Beer advertising at a public house in Buenos Aires, 17 March 2005

Advertising discourse on St. Patrick’s Day

The impact of graphic advertising in the St. Patrick’s Day street celebrations, which unite five thousand participants, is becoming more and more notorious for the dimensions it has attained in the last four years. For this reason in this section we will try to explore the dynamic which supports the celebration on the streets on the day of Ireland’s patron saint. As this feast day is considered a commercial event, we will take into account the strategies of group identification used as means of persuasion which, in advertising narrative discourse, are associated with the Irish community. Broadening the concept of a commercial event, the advertising takes elements susceptible to being recognised by the wider public. These elements put forward as identifying are based on the supposed representations to which the potential audience it is directed towards relates, in this case, Irish identity. Furthermore, we understand that advertising ‘campaigns’ as concentrated, intensive actions, designed to achieve an objective, which not only refers to the sale of a product but, also to achieving the desired effect in a section of the population, namely the sale of a behaviour, through the use of discursive strategies (Kaplún 1997). We also highlight that a particular feature of these discourses is the homogenisation of diversity, for example, the term ‘Celtic’ as a signifier in the advertisements is used in different contexts with distinct meanings. The purpose of this strategy is manipulation starting with the convergence of plurality in synthetic expressions which are repeated, stripping the message of nuance and complexity so that it may be effectively appropriated by the public.

In recent times, a diverse range of beer brands have been launched onto the market, like Warsteiner, one of the beers that achieved greatest coverage on the streets of downtown Buenos Aires in the week leading up to 2005’s celebrations. This company, together with the Guinness brand, sponsored the beer party in what were considered the ‘sweet times’ of the ‘dollar-peso one to one’. [4]
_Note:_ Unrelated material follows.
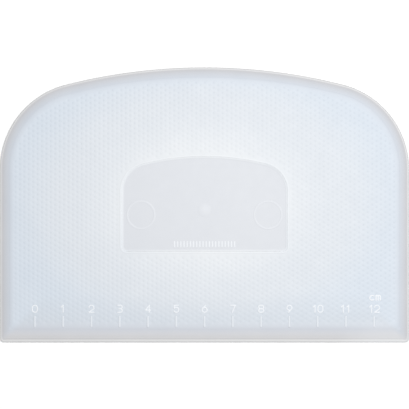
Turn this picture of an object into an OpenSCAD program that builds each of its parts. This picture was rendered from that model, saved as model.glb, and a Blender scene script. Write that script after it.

In the campaign that they used, Warsteiner’s graphics stand out as the bottle of beer is taken as a religious symbol. In an iconic subversion with liturgical associations through which the product is worshipped, the religious element is subverted by worshipping alcohol. Furthermore, these graphics were displayed on the streets, especially in the ‘La City’ area of Buenos Aires, attempting to attract the prospective attendees (or clients) who get together to celebrate the day by drinking beer on the streets and in the pubs. Thus these advertising narratives, drawing on an important iconic foundation, based on the burlesque reversion of the saint’s day, contain, in their semiotic game, another implicit narrative which is considered so popular that it can form part of ‘what is not said’: the saint ‘is’ the emblem of a community commonly associated with alcohol; and this saint ‘is’ beer’s paradigm. This element implied by the advertisement gives rise to a game of narrative ellipsis, which sets up an intertextual breach between the canonical stories relating to the Irish community’s patron saint and the narrative of alcohol, and in particular, beer. It is precisely this ‘unsaid’ narrative which completes and, at the same time, makes the iconic reversion possible. In summary, it is worth pointing out that the elements chosen in the advertising messages assigned to be recognised by the public are concerned with operations of the construction of Irish identity favoured by the local media. In this way an association would be produced among the public, beginning with identifying the community with beer as it is considered the element which identifies ‘Irishness’.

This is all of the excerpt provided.